2012年9月9日日曜日

大江戸幻視行


先日、日光へと向かう電車の中で2005年に刊行された田中優子、写真・石山貴美子『江戸を歩く』(集英社新書)を読みました。
田中による「はじめに」には、、”この本は、今の東京を江戸の視点から撮った石山貴美子の写真集である。ほんとうは私は何も書くことはない。(中略)この本の文章は写真の解説ではない。写真は文章の参考図版ではない。”と書かれています。千住小塚原回向院に始まり鈴ヶ森の刑場で終わるという”背後に江戸を見ながら”の東京ガイドブックです。
この本にでてくる殆どの場所はすでに行ったことがありますが、「伝馬町牢屋敷」跡にはまだ行ったことがないかもしれないので行ってみることにしました。

江戸時代にはなかった「地下道」から地上にでようとすると大きなキリンが見下ろしていました。

”江戸時代には京都の古着商だった高島屋”は、外装工事中でした。

”日本橋の魚市場は芝居町、吉原と並んで一日に千両の金が動いた”そうです。なんだか高速道路のほうが「日本橋」みたいな景色です。日曜日だけかもしれませんが「日本橋クルーズ30分1000円」という船がちょうど出発しようとしていました。


現在の日本橋は、明治44(1911)年に完成したもので、ここでも「麒麟」が見下ろしています。
三越の前あたりでは、地下道を造る工事をしていました。あちこちでビルが工事中でした。芭蕉が29歳で伊賀上野から江戸にでてきたときに住んだという場所に石碑がありますが、『江戸を歩く』では全く記述がありません。

日本橋室町三丁目交差点の東北角には薬種問屋「長崎屋」があったそうです。案内看板がありました。その裏には、「時の鐘」があったので通称「鐘つき堂新道」と呼ばれたとのことです。時の鐘は、「十思公園」に移されて現存していました。


この十思公園が「伝馬町牢屋敷」跡です。”伝馬町牢屋敷は一六七七(延宝五)年に作られ、明治に入って市谷に監獄ができるまで約二〇〇年間続いてきた。

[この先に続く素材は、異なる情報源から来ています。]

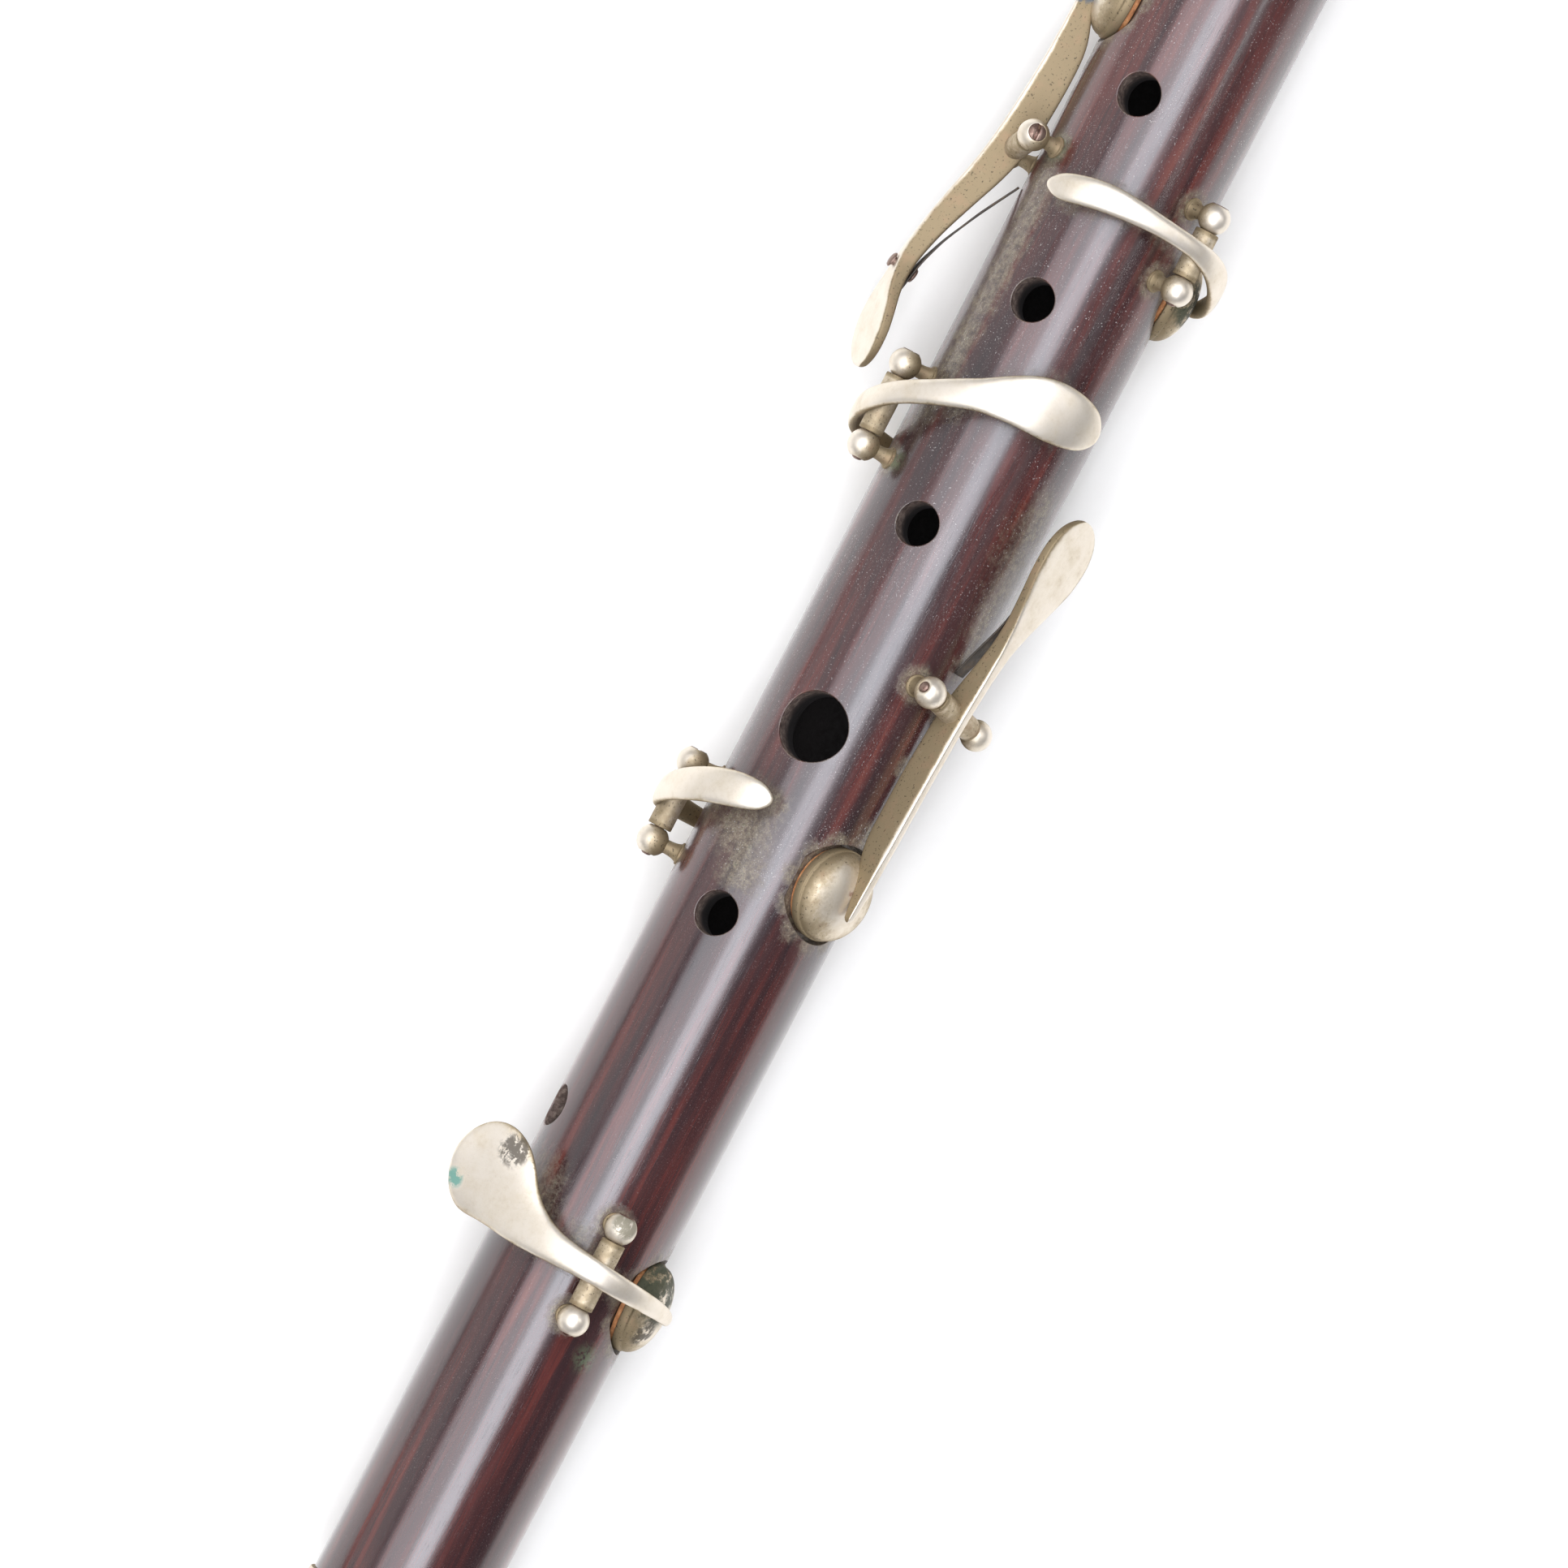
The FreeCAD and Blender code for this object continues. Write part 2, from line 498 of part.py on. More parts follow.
def make_post(key_name, end):
    """Make one ball-headed post: tang, foot, tapering neck and a ball drilled and faced for the axle."""
    label = f"{key_name}_{'lower' if end < 0 else 'upper'}_post"
    x, angle, radius = ball_place(key_name, end)
    _, along = axle(key_name)
    centre = about_bore(x, angle, radius)
    sunk = wood_radius(x) - size("post_sink")
    foot_top = sunk + size("post_foot_height")
    ball = doc.addObject("Part::Sphere", f"{label}_ball")
    bind(ball, Radius=cell("ball_radius"))
    ball.Placement = standing(x, angle, radius)
    flare = doc.addObject("Part::Cone", f"{label}_flare")
    bind(flare, Radius1=cell("post_foot_radius"), Radius2=cell("post_stem_radius"),
         Height=cell("post_flare_height"))
    flare.Placement = standing(x, angle, foot_top)
    stem_start = foot_top + size("post_flare_height")
    neck = doc.addObject("Part::Cone", f"{label}_neck")
    bind(neck, Radius1=cell("post_stem_radius"), Radius2=cell("post_neck_radius"))
    neck.Height = radius - stem_start - NECK_ENTRY * size("ball_radius")
    neck.Placement = standing(x, angle, stem_start)
    foot = cylinder(f"{label}_foot", cell("post_foot_radius"), cell("post_foot_height"),
                    standing(x, angle, sunk))
    tang = cylinder(f"{label}_tang", cell("post_tang_radius"), cell("post_tang_length"),
                    standing(x, angle, sunk - size("post_tang_length")))
    shank = fused(f"{label}_shank", [ball, neck, flare, foot, tang])
    facet = size("ball_facet")
    cutters = []
    for side in (-1, 1):
        place = pointing(centre + along * (side * facet), along * side, radial(angle))
        cutters.append(cylinder(f"{label}_facet_{side + 1}", cell("ball_radius"),
                                cell("facet_cutter_length"), place))
    bore_start = centre - along * (2 * facet)
    cutters.append(cylinder(f"{label}_bore", cell("screw_hole_radius"), f"4 * {cell('ball_facet')}",
                            pointing(bore_start, along, radial(angle))))
    if end > 0:
        head_start = centre + along * (facet - size("screw_head_length"))
        cutters.append(cylinder(f"{label}_head_seat",
                                f"{cell('screw_head_radius')} + {cell('post_clearance')}",
                                cell("facet_cutter_length"), pointing(head_start, along, radial(angle))))
    return cut(label, shank, cutters)


def make_hinge(key_name):
    """Make one key's pair of posts, its pivot screw and its hinge tube."""
    middle, along = axle(key_name)
    side = radial(size(f"{key_name}_axle_angle"))
    half = size(f"{key_name}_spacing") / 2
    facet = size("ball_facet")
    pair = doc.addObject("Part::Compound", f"{key_name}_post_pair")
    pair.Links = [make_post(key_name, -1), make_post(key_name, 1)]
    keep(f"{key_name}_posts", pair)

    low_end = middle - along * (half + facet + size("screw_stand_out"))
    rod = doc.addObject("Part::Cylinder", f"{key_name}_screw_rod")
    bind(rod, Radius=cell("screw_radius"))
    rod.Height = 2 * (half + facet) + size("screw_stand_out")
    rod.Placement = pointing(low_end, along, side)
    head_base = middle + along * (half + facet - size("screw_head_length"))
    head = cylinder(f"{key_name}_screw_head", cell("screw_head_radius"), cell("screw_head_length"),
                    pointing(head_base, along, side))
    slot = doc.addObject("Part::Box", f"{key_name}_screw_slot")
    bind(slot, Length=cell("screw_slot"), Width=f"3 * {cell('screw_head_radius')}",
         Height=cell("facet_cutter_length"))
    slot_turn = FreeCAD.Rotation(side, V(0, 0, 0), along, "ZXY")
    slot_base = middle + along * (half + facet - size("screw_slot"))
    slot.Placement = FreeCAD.Placement(
        slot_base + slot_turn.multVec(V(-size("screw_slot") / 2, -1.5 * size("screw_head_radius"), 0)),
        slot_turn)
    blank = fused(f"{key_name}_screw_blank", [rod, head])
    keep(f"{key_name}_pivot_screw", cut(f"{key_name}_screw", blank, [slot]))

    reach = half - facet - size("tube_end_gap")
    start = middle - along * reach
    tube = doc.addObject("Part::Cylinder", f"{key_name}_tube_blank")
    bind(tube, Radius=cell("tube_radius"))
    tube.Height = 2 * reach
    tube.Placement = pointing(start, along, side)
    bore = cylinder(f"{key_name}_tube_bore", cell("tube_bore_radius"), cell(f"{key_name}_spacing"),
                    pointing(middle - along * half, along, side))
    keep(f"{key_name}_hinge_tube", cut(f"{key_name}_tube", tube, [bore]))
    return tube


# ---------------------------------------------------------------- cups, pads, levers and springs
def make_cup(key_name):
    """Make one domed cup and the leather pad held in it."""
    x = size(f"{key_name}_cup_x")
    angle = size(f"{key_name}_cup_angle")
    rim = wood_radius(x) + size("cup_rise")
    lip = cylinder(f"{key_name}_cup_lip", cell("cup_radius"), cell("cup_lip"), standing(x, angle, rim))
    dome = doc.addObject("Part::Ellipsoid", f"{key_name}_cup_dome")
    bind(dome, Radius1=f"{cell('cup_height')} - {cell('cup_lip')}", Radius2=cell("cup_radius"),
         Radius3=cell("cup_radius"))
    dome.Angle1 = 0
    dome.Placement = standing(x, angle, rim + size("cup_lip"))
    recess = cylinder(f"{key_name}_cup_recess", cell("cup_recess_radius"), cell("cup_recess_depth"),
                      standing(x, angle, rim))
    blank = fused(f"{key_name}_cup_blank", [lip, dome])
    keep(f"{key_name}_cup", cut(f"{key_name}_cup_shell", blank, [recess]))

    seat = wood_radius(x) - size("seat_depth")
    leather = cylinder(f"{key_name}_pad_skin", cell("pad_radius"),
                       f"{cell('seat_depth')} + {cell('cup_rise')} - 2 * {cell('pad_gap')}",
                       standing(x, angle, seat + size("pad_gap")))
    neck = cylinder(f"{key_name}_pad_neck", cell("pad_neck_radius"),
                    f"{cell('seat_depth')} + {cell('cup_rise')} + {cell('cup_recess_depth')}"
                    f" - {cell('pad_gap')}",
                    standing(x, angle, seat + size("pad_gap")))
    keep(f"{key_name}_pad", fused(f"{key_name}_pad_solid", [leather, neck]))
    return blank


def spring_axis(key_name):
    """Return the spring screw's point on the spring's middle line and its direction, out of the lever."""
    (angle, radius, x, _, _, *roll), (next_angle, next_radius, next_x, *_) = KEYS[key_name]["spring"][:2]
    root = about_bore(x, angle, radius)
    ahead = about_bore(next_x, next_angle, next_radius)
    along = (ahead - root).normalize()
    outward = radial(angle + (roll[0] if roll else 0))
    outward = (outward - along * outward.dot(along)).normalize()
    return (root + ahead) * 0.5, outward, along


def make_spring(key_name):
    """Make one flat spring and the screw that holds it under its lever; return the drill for its shank."""
    strip = lofted(f"{key_name}_strip", f"{key_name}_spring", KEYS[key_name]["spring"], "Part::Plane")
    point, outward, along = spring_axis(key_name)
    under = point - outward * size("spring_screw_drop")
    reach = size(f"{key_name}_screw_reach")
    drill = doc.addObject("Part::Cylinder", f"{key_name}_shank_drill")
    bind(drill, Radius=f"{cell('spring_screw_radius')} + {cell('post_clearance')}")
    extra = size("rivet_drill_extra") if KEYS[key_name]["riveted"] else size("post_clearance")
    drill.Height = size("spring_drill_start") + reach + extra
    drill.Placement = pointing(point - outward * size("spring_drill_start"), outward, along)
    shank = doc.addObject("Part::Cylinder", f"{key_name}_shank")
    bind(shank, Radius=cell("spring_screw_radius"))
    shank.Height = reach + size("spring_screw_drop")
    shank.Placement = pointing(under, outward, along)
    head = cylinder(f"{key_name}_shank_head", cell("spring_screw_head_radius"),
                    cell("spring_screw_head_height"),
                    pointing(under - outward * size("spring_screw_head_height"), outward, along))
    pieces = [shank, head]
    if KEYS[key_name]["riveted"]:
        pieces.append(cylinder(f"{key_name}_rivet_head", cell("spring_screw_head_radius"),
                               cell("spring_screw_head_height"),
                               pointing(point + outward * reach, outward, along)))
    keep(f"{key_name}_spring", cut(f"{key_name}_spring_solid", strip, [drill]))
    keep(f"{key_name}_spring_screw", fused(f"{key_name}_spring_screw_solid", pieces))
    return drill


def make_lever(key_name, tube, cup, drill):
    """Make one lever, saddled on its hinge tube, let down on its cup and drilled for its spring's screw."""
    shape = "Part::Plane" if KEYS[key_name]["flat"] else "Part::Ellipse"
    loft = lofted(f"{key_name}_lever_blank", f"{key_name}_lever", KEYS[key_name]["lever"], shape)
    keep(f"{key_name}_lever", cut(f"{key_name}_lever_solid", loft, [tube, cup, drill]))


# ---------------------------------------------------------------- head joint
def make_head():
    """Make the head tube with its tenon and embouchure, and its ring, cork, stopper and crown."""
    blank = turned("head_blank", [
        ("tenon_start_x", "head_bore_radius"), ("head_end_x", "head_bore_radius"),
        ("head_end_x", "head_top_radius"), ("embouchure_x", "head_lip_radius"),
        ("head_ring_end_x", "head_low_radius"), ("head_ring_end_x", "head_ring_seat_radius"),
        ("head_start_x", "head_ring_seat_radius"), ("head_start_x", "tenon_radius"),
        ("groove_end_x", "tenon_radius"), ("groove_end_x", "groove_radius"),
        ("groove_start_x", "groove_radius"), ("groove_start_x", "tenon_radius"),
        ("tenon_start_x", "tenon_radius"),
    ])
    oval = doc.addObject("Part::Ellipse", "embouchure_outline")
    bind(oval, MajorRadius=f"{cell('embouchure_length')} / 2", MinorRadius=f"{cell('embouchure_width')} / 2")
    oval.Placement = standing(size("embouchure_x"), size("finger_line_angle"), 0)
    drill = doc.addObject("Part::Extrusion", "embouchure_cutter")
    drill.Base = oval
    drill.DirMode = "Custom"
    drill.Dir = radial(size("finger_line_angle"))
    drill.Solid = True
    bind(drill, LengthFwd=cell("drill_reach"))
    keep("head_tube", cut("head_wood", blank, [drill]))
    keep("head_ring", turned("head_ring_solid", [
        ("head_start_x", "head_ring_bore_radius"), ("head_ring_end_x", "head_ring_bore_radius"),
        ("head_ring_end_x", "head_ring_radius"), ("head_start_x", "head_ring_radius"),
    ]))
    keep("tenon_cork", turned("tenon_cork_solid", [
        ("cork_start_x", "cork_bore_radius"), ("cork_end_x", "cork_bore_radius"),
        ("cork_end_x", "cork_radius"), ("cork_start_x", "cork_radius"),
    ]))
    keep("stopper_cork", turned("stopper_cork_solid", [
        ("stopper_start_x", None), ("stopper_end_x", None),
        ("stopper_end_x", "stopper_radius"), ("stopper_start_x", "stopper_radius"),
    ]))
    keep("head_crown", turned("head_crown_solid", [
        ("crown_plug_x", None), ("crown_end_x", None), ("crown_top_x", "crown_top_radius"),
        ("crown_neck_x", "crown_neck_radius"), ("crown_bead_x", "crown_bead_radius"),
        ("head_end_x", "crown_base_radius"), ("head_end_x", "crown_plug_radius"),
        ("crown_plug_x", "crown_plug_radius"),
    ]))


# ---------------------------------------------------------------- build, check and write
make_body()
for key_name in KEYS:
    tube_blank = make_hinge(key_name)
    cup_blank = make_cup(key_name)
    shank_drill = make_spring(key_name)
    make_lever(key_name, tube_blank, cup_blank, shank_drill)
make_head()
doc.recompute()

for feature in doc.Objects:
    if "Invalid" in feature.State or "Error" in feature.State:
        raise RuntimeError(f"{feature.Name} failed: {feature.State}")
for node, feature in parts.items():
    shape = feature.Shape
    if shape.isNull() or not shape.isValid() or shape.Volume <= 0:
        raise RuntimeError(f"{node} has no sound shape: {shape.isValid()} {shape.Volume}")

os.makedirs("parts", exist_ok=True)
for node, feature in parts.items():
    feature.Shape.exportStep(f"parts/{node}.step")
    print(node, len(feature.Shape.Solids), round(feature.Shape.Volume, 2))
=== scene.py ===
"""Looks of the keyed piccolo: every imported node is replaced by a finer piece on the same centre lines.

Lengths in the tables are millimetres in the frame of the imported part: +X runs along the bore from the
foot to the head, +Z is up, and angles about the bore are degrees from +Z towards -Y.
"""

import math

import bpy
import numpy as np
from mathutils import Matrix, Vector
from mathutils.geometry import delaunay_2d_cdt


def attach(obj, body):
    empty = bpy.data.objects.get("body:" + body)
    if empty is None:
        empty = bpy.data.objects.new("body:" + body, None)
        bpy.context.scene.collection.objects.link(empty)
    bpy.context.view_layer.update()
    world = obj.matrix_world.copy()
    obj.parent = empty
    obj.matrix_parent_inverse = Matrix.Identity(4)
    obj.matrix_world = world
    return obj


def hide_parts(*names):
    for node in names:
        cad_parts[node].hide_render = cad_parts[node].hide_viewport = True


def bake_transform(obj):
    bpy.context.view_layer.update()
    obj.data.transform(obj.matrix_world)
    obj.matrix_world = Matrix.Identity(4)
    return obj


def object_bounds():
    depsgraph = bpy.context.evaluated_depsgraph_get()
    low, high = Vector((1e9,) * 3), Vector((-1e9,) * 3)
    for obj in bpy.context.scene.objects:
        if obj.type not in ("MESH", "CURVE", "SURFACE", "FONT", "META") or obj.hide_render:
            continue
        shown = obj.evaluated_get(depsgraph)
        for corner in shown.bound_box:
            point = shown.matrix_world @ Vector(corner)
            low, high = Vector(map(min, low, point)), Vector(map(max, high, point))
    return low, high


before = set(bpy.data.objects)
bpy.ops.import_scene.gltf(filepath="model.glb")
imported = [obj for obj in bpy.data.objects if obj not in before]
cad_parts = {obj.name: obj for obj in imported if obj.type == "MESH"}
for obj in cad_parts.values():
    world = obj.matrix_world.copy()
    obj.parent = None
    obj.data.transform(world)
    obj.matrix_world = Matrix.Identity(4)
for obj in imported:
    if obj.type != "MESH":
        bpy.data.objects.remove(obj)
cad_low, cad_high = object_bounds()
MM = 0.001

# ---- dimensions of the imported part
FOOT_RADIUS = 7.66
TAPER = 0.00375
SEAT_DEPTH = 1.3
SEAT_RADIUS = 4.75
TONE_HOLE_RADIUS = 2.1
CUP_RISE = -0.75
CUP_LIP = 0.85
CUP_HEIGHT = 3.0
CUP_RADIUS = 4.35
PAD_RADIUS = 4.1
BALL_RADIUS = 1.45
BALL_FACET = 1.25
TUBE_RADIUS = 1.12
TUBE_BORE_RADIUS = 0.55
SCREW_RADIUS = 0.5
SCREW_HOLE_RADIUS = 0.52
SCREW_HEAD_RADIUS = 0.8
SCREW_HEAD_LENGTH = 0.4
SCREW_SLOT = 0.26

# Open holes: distance from the foot, angle, radius.
HOLES = [
    (172.4, -20.0, 2.0), (151.6, -20.0, 2.0), (131.1, -20.0, 2.0), (108.8, -20.0, 2.0),
    (88.6, -20.0, 3.2), (70.0, -20.0, 2.0), (48.2, -74.0, 2.0),
]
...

不思議に思うのは、これぐらいの面積で、しかもたった一ヵ所で、約二〇〇年間牢獄が間に合った、ということである。それには理由がある。江戸時代には懲役刑がなかったからである。斬首、鞭打ち刑、島送り、江戸所払いなどの刑罰を受けるまで、あるいはその罰が決まるまでのあいだ、ここに留め置かれるだけなのである。” 
吉田松陰は、ここで処刑され小塚原回向院に埋葬されました。その遺体を高杉晋作が掘り出して、現在の世田谷にある松陰神社に埋葬し直したという話もあるようです。
人形町を通り水天宮前駅から帰ることにしました。その途中、富籤が興行されたという「椙森神社」に寄りました。ここにある「富塚」は他にないそうです。5円のお賽銭で、さっき八重洲地下街で買ったロト6で2億円が当たりますようにとお願いしておきました(笑)。




1 件のコメント:

  1. 時代小説を読むと、鈴ケ森は良く出てきますね。江戸へ向う一行が大森海岸に差し掛かると、ぼちぼち悪人共が出てきそうな山場として、或いは上りの時はここから六郷の渡しまでが第一関門。一度は歩いてみたいなと思っています。